Interview with Petra Zemljič for Vecer, 29 November 2010, Slovenia:
PZ: The majority of your work has been created in public environments ranging from urban spaces, cities, public parks and so forth. You seem to be inspired by everyday life in South Africa. What is life like in South Africa? What is life like for artists in South Africa?
JT: I am interested in everyday life for a number of reasons. On one hand within the ordinary practices that shape everyday life there is a lot that should not be taken for granted at all. We can say there is invisible information – this includes larger ideological narratives that shape our lives but also how we use, transform and re-shape these narratives within the intimacies of our daily lives. So there is a form of tension that I like to explore.
Life in South Africa varies greatly: for some it is excellent, for most it is a struggle exactly because they are poor, have little education and/ or skills that are considered useful by our
contemporary (global) society.
It is the same for artists: a select few are very successful but most artists realize that we do not have institutional, state support for our work. And, even though there are a few good commercial galleries, they cannot really serve the needs of the entire art community. But South African artists are fairly pro-active. Perhaps this related to our recent turbulent political past: People realize that direct action can (still) make a difference. So despite the odds there is a strong contemporary art community where people constantly make their own opportunities to show work and/or engage with it critically.
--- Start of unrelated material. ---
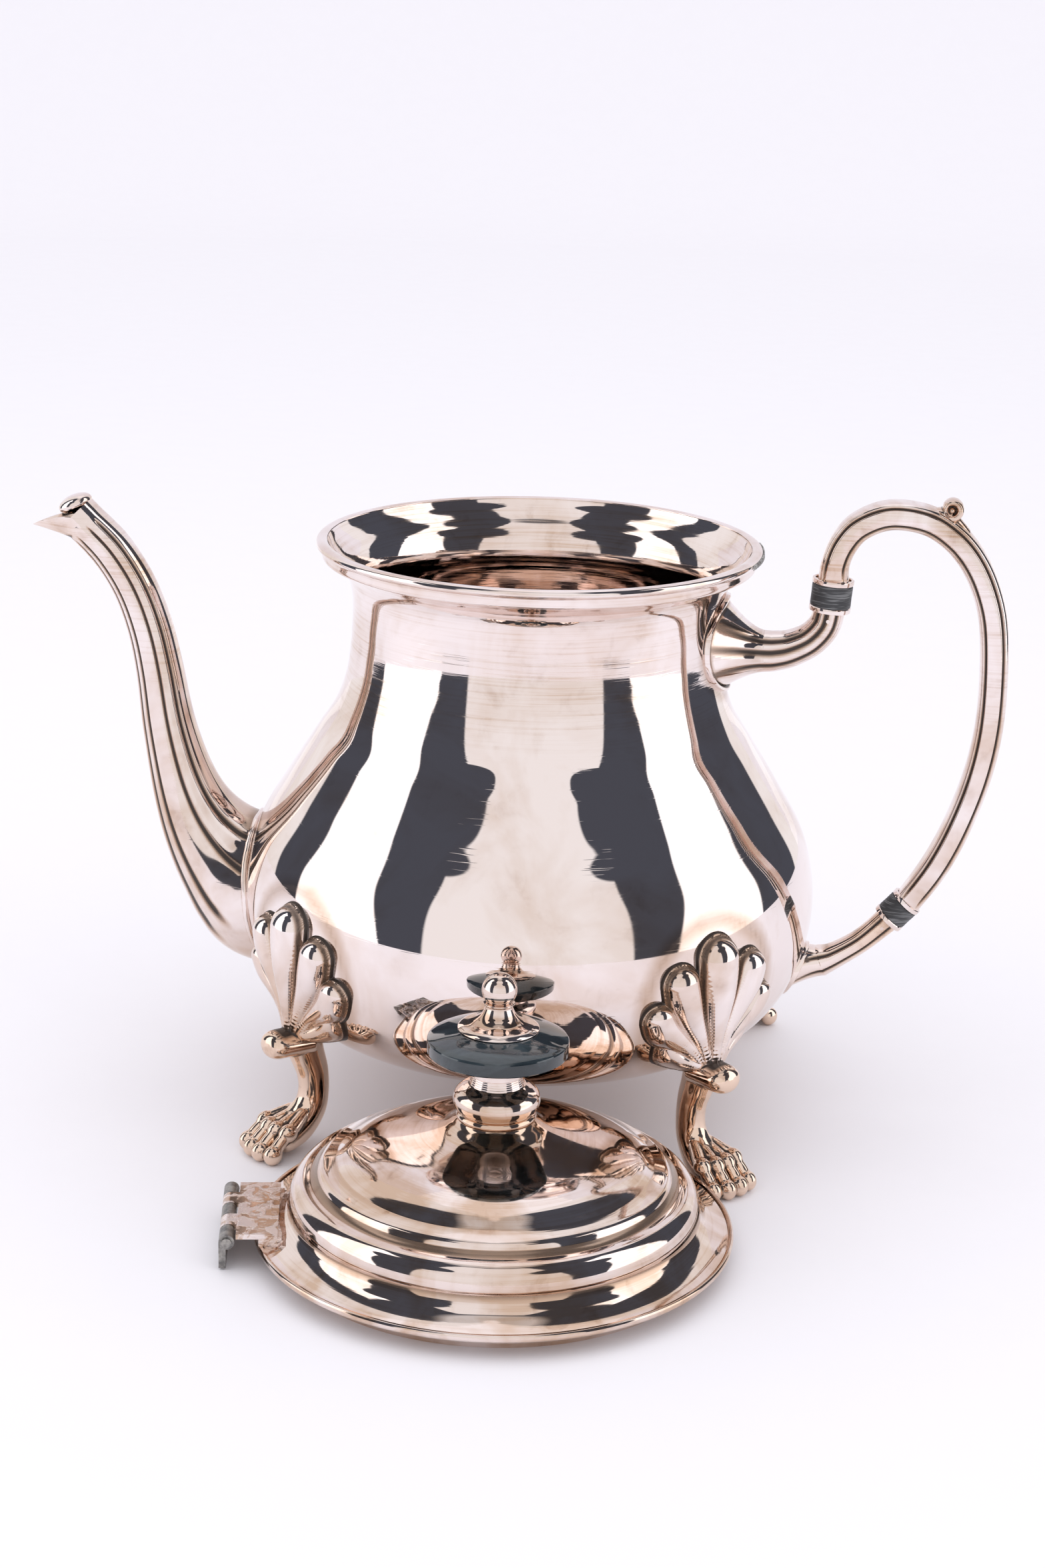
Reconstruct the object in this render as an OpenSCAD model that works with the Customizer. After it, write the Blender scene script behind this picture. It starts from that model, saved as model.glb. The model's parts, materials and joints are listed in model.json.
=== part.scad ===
/* [Pot body] */
// Outer radius of the rolled lip at the mouth
rim_r = 59; // [57:0.5:61]
// Height of the lip above the table
rim_z = 155.5; // [154:0.5:157]
// Largest radius of the belly
belly_r = 77.3; // [76:0.1:78]
// Height of the underside of the body
base_z = 16.4; // [15:0.1:18]
// Radius of the neck's straight bore
neck_r = 48; // [47.6:0.1:48.4]
// Thickness of the sheet metal
wall = 1.2; // [1:0.1:1.4]

/* [Spout] */
// Thickness of the cast spout wall
spout_wall = 1.3; // [1:0.1:1.6]
// Radius of a strainer hole
strain_r = 1.6; // [1.2:0.1:2]
// Distance between strainer holes
strain_pitch = 5.6; // [5:0.1:6]

/* [Handle] */
// Half thickness of the grip in the plane of the handle
grip_in = 3.75; // [3:0.05:4.5]
// Half width of the grip across the plane of the handle
grip_across = 5.0; // [4:0.1:6]
// Radius of the upper insulator
top_ins_r = 5.35; // [5:0.05:6]
// Radius of the lower insulator
low_ins_r = 4.35; // [4:0.05:5]

/* [Feet] */
// Distance of a sole's centre from the pot's axis
sole_r = 82; // [80:0.5:84]
// Half width of the paw over its toes
paw_half = 6.9; // [6:0.1:7.2]

/* [Lid] */
// Outer radius of the lid's flange
lid_r = 59; // [57:0.5:60]
// Where the lid's axis stands, left or right of the pot's axis
lid_x = 5.5; // [0:0.5:10]
// Where the lid's axis stands, in front of the pot's axis
lid_y = -99.5; // [-110:0.5:-99]
// How far the lid is turned about its own axis
lid_turn = 10.6; // [0:0.1:30]
// Radius of the knob's disc
disc_r = 17.25; // [16:0.25:19]

/* [Hinge] */
// Radius of the hinge barrel
barrel_r = 1.9; // [1.7:0.05:2.2]
// Radius of the hinge pin
pin_r = 0.95; // [0.8:0.05:1.1]
// Length of the barrel
barrel_len = 30; // [26:1:32]

/* [Hidden] */

eps = 0.01;
fit = 0.05;            // radial clearance of a pin or a spigot in its hole
silver = [0.86, 0.82, 0.78];
worn_silver = [0.78, 0.66, 0.54];
fibre = [0.22, 0.22, 0.23];
horn = [0.15, 0.22, 0.25];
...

PZ: How do you understand the concept of art? Could you tell us something about your approach to the kinds of questions and answers that artistic practice generates?
JT: Art is always about surplus value for me. In that sense it is non-representational activity where one investigates and even creates new possibilities. So it’s about the attempt to look beyond what is already in existence. This is not about making ‘progress’ in an old avante garde sense. Art is more about acknowledging that things are constantly changing and we do not know what they may become or what exactly they are doing.
PZ: A mixture between the personal and the societal seems characteristic of your work. How does the restless past mark your practice? How are personal, social and ideological considerations balanced and/or interwoven in your work?
JT: I have a difficult relationship with the past because I see how it is always changing too. As you suggest the past is ‘restless’. Despite the simple fact that we know that the past is always ideologically manipulated, there is a real sense in which it is a creative space too. For example, a less one-sided approach to the past may allow us to accept one another in the present – like we saw with the Truth and Reconciliation Commission (TRC) in South Africa. Despite its many flaws the TRC created a space where the victims of political crime in South Africa could openly speak about their experiences under apartheid and come face to face with the perpetrators.
This was a creative moment in our country’s recent history, because in so doing, it changed our otherwise complacent relationship with time and space. Basically it suggested that things are never simply over and done with.
In this sense the past is like a ghost that haunts us. It seems out of place in the present, like it does not properly belong there. But in order to attend this ghost one must look not at what it was, but what it is now – how it enacts certain relationships between individuals, spaces and so on. What this ghost wants is not to belong to the world of the living again, but for the living to change their relationship with it. The immediate problem with this is that there is never only one ghost. Anyway, the real point is that these ghosts do not require being put to rest or even that they only complicate our lives, but more that they remind us to be creative and open-minded about other things and people we may not understand or take for granted.
In my own work I try to think not about the many ghosts that haunt it as much as I want to create a different experience of time and space. This always highly personal but by working with tactile elements that engage the bodily senses and by using fairly universal themes such as death, these experiences are opened up to a larger viewing audience.
PZ: In the year 2012, when Maribor is the European Capital of Culture, you will be cooperating with Slovenian artists to create a performance. Could you tell us more about this project? For example, who are the people you will be working with and what do you plan to do?
JT: At present I am busy conceptualizing the final work so it’s difficult to tell you exactly what it will be. But I do know that I want to produce a work in which a larger group of people form something like an organic, rhythmic machine: there will be a set series of actions involving approximately 10 people. These actions will be repeated in sequence over the course of a number of hours – so it will be a durational work involving precisely scripted actions. What interests me is how this cycle of events can slowly generate something else. For example, previously I worked with two people and through the course of four hours we moved a few hundred kilograms of broken glass by repeating some actions that appeared to be totally unrelated. In this way the body becomes a mechanism or even a conduit through which other forces are constantly moving.
As for the participants, I thought it would be great to work with younger artists, students and perhaps even members of the public that are interested in performance art. But its important that not all of them are visual artists – some will be musicians, others perhaps lawyers or even nurses. In this way it must be a little bit like a laboratory where different people are all working on their own ideas whilst something else is happening. This ‘something else’ is not bigger or more important than all of them but it is happening nonetheless.